What’s Your Business Innovation Moneyball?

It’s hard to read much about 21st-century sports history at this point without eventually seeing some reference to Moneyball. Which is, of course, the approach adopted by Oakland A’s General Manager Billy Beane starting in the late 1990s and early 2000s.

Under it, Beane used sabermetrics-style data analysis to identify undervalued baseball players. And to build an overperforming MLB team on a smaller budget. With a 2002 season opening payroll of $40 million, for example, even as other teams, such as the New York Yankees, had payrolls of as much as $126 million in the same season.

Situations like these aren’t just limited to professional sports, however.

Indeed, fostering business creativity can be in the hands of managers as they think about, design and establish work environments. Furthermore, creativity often requires that managers radically change the ways in which they build and interact with work groups. That’s according to Teresa M. Amabile, who published an article called “How to Kill Creativity” in the September-October 1998 issue of Harvard Business Review.

Amabile is the Edsel Bryant Ford Professor of Business Administration, Emerita at Harvard Business School. More recently, she’s also the author of “Retiring: Creating a Life that Works for You.” A 2024 book that explores how the process of retiring involves a reconstruction of both the person and their life structure.

In many ways, this type of transformation can call for conscious culture change on the parts of business managers, Amabile says in the 1998 article, based on findings from 22 years of research. But it can be done, and the rewards can be great.

Meanwhile, the risks of not doing so may be even greater, Amabile says. When creativity is killed, an organization loses a potent competitive weapon: new ideas. It can also lose the energy and commitment of its people.

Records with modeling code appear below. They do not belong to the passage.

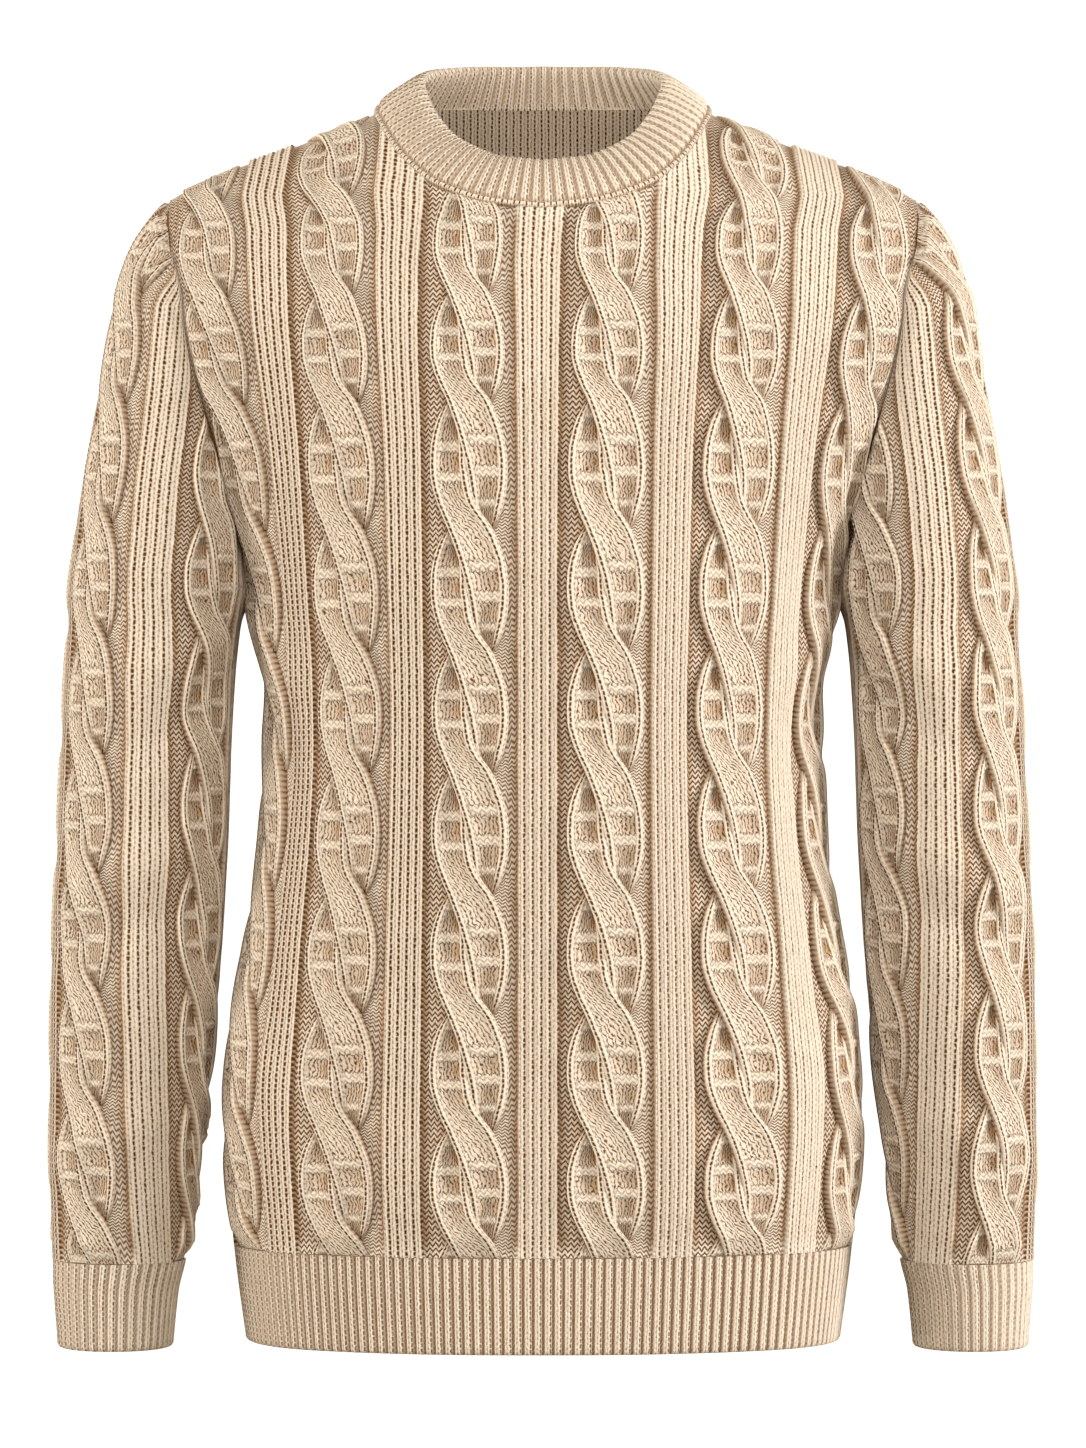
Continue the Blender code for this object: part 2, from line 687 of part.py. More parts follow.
# ---------------------------------------------------------------- the pieces
def build_body():
    pieces = {}
    for name, back in (("front_panel", False), ("back_panel", True)):
        pieces[name] = panel_grids(back)
    front = pieces["front_panel"][0]
    behind = pieces["back_panel"][0]
    sleeve = sleeve_grids(front, behind)
    grid_s, normals_s, _, arm_start = sleeve
    rows_s = slice(arm_start - 1, grid_s.shape[0])
    rows_b = slice(len(BODY_ROWS) - 1, len(BODY_ROWS) - 1 + grid_s.shape[0] - arm_start + 1)
    for name, column_s in (("front_panel", -1), ("back_panel", 0)):
        normals = pieces[name][1]
        normals[: len(BODY_ROWS), -1] = (1.0, 0.0, 0.0)
        shared = normals[rows_b, -1] + normals_s[rows_s, column_s]
        shared /= np.linalg.norm(shared, axis=-1, keepdims=True)
        shared[0] = (0.0, 0.0, -1.0)
        normals[rows_b, -1] = shared
        normals_s[rows_s, column_s] = shared
        normals[:, 0] = normals[:, -1] * np.array([-1.0, 1.0, 1.0])
        top = pieces[name][0][-1]
        slope = ridge_slope(top[:, 0]) * np.sign(top[:, 0])
        ridge = np.stack([-slope, np.zeros_like(slope), np.ones_like(slope)], axis=-1)
        ridge /= np.linalg.norm(ridge, axis=-1, keepdims=True)
        on_ridge = np.abs(top[:, 0]) > NECK_POINT_X - NECK_REACH
        normals[-1, on_ridge] = ridge[on_ridge]
    for name, (grid, normals, height) in pieces.items():
        drawn_in(grid, -1, -2)
        for side in (0, -1):
            flattened_seam(grid, height, side, rows_b, 16.0)
        flattened_armpit(grid, height)
        on_neck = np.abs(grid[-1, :, 0]) < NECK_POINT_X + NECK_REACH
        below = np.linalg.norm(grid[-YOKE_ROWS - 1 :] - grid[-1], axis=-1)
        fade = np.clip(below / 9.0, 0.15, 1.0)
        height[-YOKE_ROWS - 1 :, on_neck] *= fade[:, on_neck]
        across_view = grid.transpose(1, 0, 2)
        drawn_in(across_view, 0, 1)
        drawn_in(across_view, -1, -2)
        outer, inner = thickened(grid, normals, height, WALL)
        down = inner[-2] - inner[-1]
        down /= np.linalg.norm(down, axis=-1, keepdims=True)
        on_edge = np.abs(grid[-1, :, 0]) < NECK_POINT_X - NECK_REACH
        inner[-1] += down * NECK_THINNING * on_edge[:, None]
        if name == "back_panel":
            outer, inner = outer[:, ::-1], inner[:, ::-1]
        rows = every_row(grid.shape[0], len(BODY_ROWS) - 1, grid.shape[0] - 2)
        keep = every(grid.shape[1], 4, also=(1, grid.shape[1] - 2))
        walled(name, outer, inner, rows, keep, 0, YARN)
    return pieces, sleeve


def build_sleeves(sleeve):
    grid, normals, heights, joined = sleeve
    for row in range(joined, grid.shape[0]):
        for col, towards in ((0, 1), (-1, -2)):
            way = grid[row, towards] - grid[row, col]
            grid[row, col] += way / np.linalg.norm(way) * GAP / 2
    rows = every_row(grid.shape[0], joined - 1, grid.shape[0] - 1)
    keep = every(grid.shape[1], 4, also=(1, grid.shape[1] - 2))
    for side, height in heights.items():
        for edge in (0, -1):
            flattened_seam(grid, height, edge, slice(joined - 5, grid.shape[0]), 18.0)
        flattened_armpit(grid, height)
        height[:joined, 0] = height[:joined, -1]
    normals[:joined, 0] = normals[:joined, -1] = (-1.0, 0.0, 0.0)
    normals[joined - 1, 0] = normals[joined - 1, -1] = (0.0, 0.0, -1.0)
    underarm = grid[:joined, 0].copy()
    underarm[-1, 2] -= GAP
    grid[:joined, 0] = grid[:joined, -1] = underarm
    outer, inner = thickened(grid, normals, heights["left"], WALL)
    walled("sleeve_left", outer[:, ::-1], inner[:, ::-1], rows, keep, joined, YARN)
    outer, inner = thickened(grid, normals, heights["right"], WALL)
    flip = np.array([-1.0, 1.0, 1.0])
    walled("sleeve_right", outer * flip, inner * flip, rows, keep, joined, YARN)


def build_hem():
    ribs = 160
    rings = []
    for z, rise in ((HEM_BOTTOM, 0.7), (HEM_TOP - GAP, 1.0)):
        rings.append((ring_at(z, ribs * 2), rise))
    ribbed_band("hem_band", rings, ribs, BAND_WALL, YARN_BAND)


def build_cuffs():
    ribs = 40
    for name, side in (("cuff_left", 1.0), ("cuff_right", -1.0)):
        rings = []
        for z, rise in ((CUFF_BOTTOM, 0.7), (CUFF_TOP - GAP, 1.0)):
            (front_length, front), (back_length, back) = sleeve_row(z, None, None)
            loop = np.concatenate([back[::-1], front[1:]])
            length = np.linalg.norm(np.diff(loop, axis=0), axis=-1)
            length = np.concatenate([[0.0], np.cumsum(length)])
            at = np.arange(ribs * 2) / (ribs * 2) * length[-1]
            points = np.stack([np.interp(at, length, loop[:, n]) for n in range(3)], -1)
            points[:, 0] *= side
            rings.append((points if side < 0 else points[::-1], rise))
        ribbed_band(name, rings, ribs, BAND_WALL, YARN_BAND)


def build_neckband(pieces):
    """A folded ribbed band standing on the neck edge of the front and the back."""
    edge = []
    for name in ("front_panel", "back_panel"):
        grid, normals, _ = pieces[name]
        on_neck = np.abs(grid[-1, :, 0]) < NECK_POINT_X + NECK_REACH
        line = np.concatenate([grid[-1, on_neck], normals[-1, on_neck]], axis=-1)
        edge.append(line if name == "front_panel" else line[::-1][1:-1])
    loop = np.concatenate(edge)
    loop = np.concatenate([loop, loop[:1]])
    length = np.linalg.norm(np.diff(loop[:, :3], axis=0), axis=-1)
    length = np.concatenate([[0.0], np.cumsum(length)])
    ribs = int(length[-1] * 0.9 / NECK_RIB_PITCH)
    count = ribs * 2
    at = np.arange(count) / count * length[-1]
    base = np.stack([np.interp(at, length, loop[:, n]) for n in range(3)], axis=-1)
    base_out = np.stack([np.interp(at, length, loop[:, n]) for n in range(3, 6)], axis=-1)
    base_out /= np.linalg.norm(base_out, axis=-1, keepdims=True)
    angle = np.arctan2(base[:, 0] / NECK_POINT_X, -(base[:, 1] - CREST_MIDDLE) / 76.0)
    crest = np.stack(
        [
            CREST_HALF_WIDTH * np.sin(angle),
            CREST_MIDDLE - CREST_HALF_DEPTH * np.cos(angle),
            reading(CRESTS, CREST_COLUMNS, "angle", "z", np.degrees(np.abs(angle))),
        ],
        axis=-1,
    )
    rise = crest - base
    high = np.linalg.norm(rise, axis=-1, keepdims=True)
    way = rise / high
    along = np.roll(crest, -1, axis=0) - np.roll(crest, 1, axis=0)
    out = np.cross(along, way)
    out /= np.linalg.norm(out, axis=-1, keepdims=True)
    peaks = np.where(np.arange(count) % 2 == 0, BAND_RIB_RAISE, 0.0)[:, None]
    start = base + way * 1.2
    outer = [start + base_out * (1.2 + 0.5 * peaks)]
    inner = [start - base_out * WALL]
    for share, swell in ((0.4, 1.0), (0.8, 0.75)):
        lean = base_out * (1 - share) + out * share
        lean /= np.linalg.norm(lean, axis=-1, keepdims=True)
        middle = base + rise * share
        outer.append(middle + lean * (NECK_OUT * swell + peaks * 0.9))
        inner.append(middle - lean * NECK_IN * swell)
    outer.append(crest + out * 0.6 + peaks * way * 0.3)
    inner.append(crest - out * 1.6 - way * 0.8)
    outer = np.array(outer)
    inner = np.array(inner)
    outer = np.concatenate([outer, outer[:, :1]], axis=1)
    inner = np.concatenate([inner, inner[:, :1]], axis=1)
    keep = every(count + 1, 5)
    walled("neckband", outer, inner, [0, 2, 3], keep, 4, YARN_BAND)


def main():
    for old in list(bpy.data.objects):
        bpy.data.objects.remove(old, do_unlink=True)
    pieces, sleeve = build_body()
    build_sleeves(sleeve)
    build_hem()
    build_cuffs()
    build_neckband(pieces)


main()
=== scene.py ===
"""Cable knit sweater: its eight knitted pieces stitch by stitch, the yarn, the light and the
camera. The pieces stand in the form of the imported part, in metres, with +Z up and the front
facing -Y. Lengths in the tables and functions are in millimetres until a mesh is made."""

import math

import bpy
import numpy as np
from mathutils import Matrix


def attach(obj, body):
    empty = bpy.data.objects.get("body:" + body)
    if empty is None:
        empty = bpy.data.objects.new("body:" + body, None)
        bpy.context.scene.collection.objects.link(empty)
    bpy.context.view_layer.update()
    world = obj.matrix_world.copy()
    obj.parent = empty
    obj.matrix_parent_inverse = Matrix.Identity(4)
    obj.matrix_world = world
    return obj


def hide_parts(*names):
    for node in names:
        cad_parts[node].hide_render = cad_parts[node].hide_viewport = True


bl_info = {
    "name": "Cable knit sweater",
    "version": (1, 0, 0),
    "blender": (4, 5, 0),
    "location": "View3D > Sidebar > Sweater",
    "description": "Knits the pieces of a hollow cable knit sweater and sets up its stage",
    "category": "Add Mesh",
}

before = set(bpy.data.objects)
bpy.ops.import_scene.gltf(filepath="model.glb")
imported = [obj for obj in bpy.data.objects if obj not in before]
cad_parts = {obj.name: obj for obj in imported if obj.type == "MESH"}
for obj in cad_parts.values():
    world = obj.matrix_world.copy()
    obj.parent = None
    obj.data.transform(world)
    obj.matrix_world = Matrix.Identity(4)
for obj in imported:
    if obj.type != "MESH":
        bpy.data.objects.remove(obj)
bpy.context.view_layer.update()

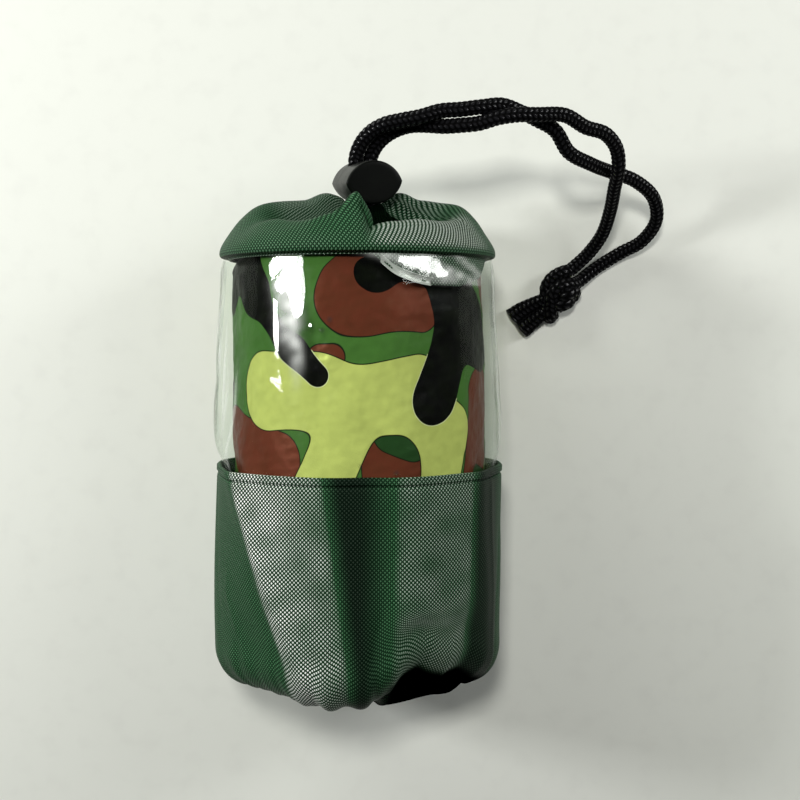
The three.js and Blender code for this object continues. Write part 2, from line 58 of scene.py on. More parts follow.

But even if organizations seem trapped in organizational systems that kill creativity, Amabile says, it is still possible to effect widespread change.

As an example, Amabile points to a transformation at Procter & Gamble that began in mid-1990s. Once a hotbed of creativity, P&G had in recent years seen the number of its product innovations decline significantly.

In response, P&G established Corporate New Ventures (CNV), a small cross-functional team that embodied many creativity-enhancing practices. Members of P&G’s new CNV team, for instance, were allowed to elect themselves. Which helped ensure intrinsic motivation on the part of participating professionals.

CNV team members were also given a clear, challenging strategic goal: to invent radical new products that would build the company’s future. On the other hand, however, the team was additionally given enormous latitude around how, when and where they approached their work.

Undeniably, the changed environment inhabited by P&G’s CNV team resulted in more creative output. Three years after its inception, the team had handed off 11 projects to the business sectors for execution.

And as of early 1998, those projects were beginning to flow out of the pipeline. The first product, designed to provide portable heat for several hours’ relief of minor pain, was already in test marketing. And six other products were slated to go to market within a year. Given the team’s success, P&G began to expand both the size and scope of the CNV venture.

In a marketing or advertising context, it seems reasonable that organizations could adopt similar strategies to those identified by Amabile in the P&G case. Including through the formation of small, cross-functional creative teams focused on generating innovative ideas. As well as by empowering team members by giving them the autonomy and resources they need to succeed.

Which might in turn include an environment where they feel comfortable taking risks, brainstorming freely and challenging conventional thinking. Both in terms of physical space design, and virtual communication channels.

Marketing and advertising teams could also bring more focus to radical innovation by encouraging their members to think outside the box. And develop truly groundbreaking campaigns.

At the same time, teams in marketing and advertising might also beware the risks of stifling or “killing” creativity. Including missed opportunities such as failures to capitalize on emerging trends or technologies. Or the production of ineffective “copycat” marketing campaigns that lack innovation, and subsequently often fail to capture attention or generate results. Or even a loss of talent as creative individuals leave for more stimulating environments.

All of which could make tough to stay above .500, much less win the whole thing.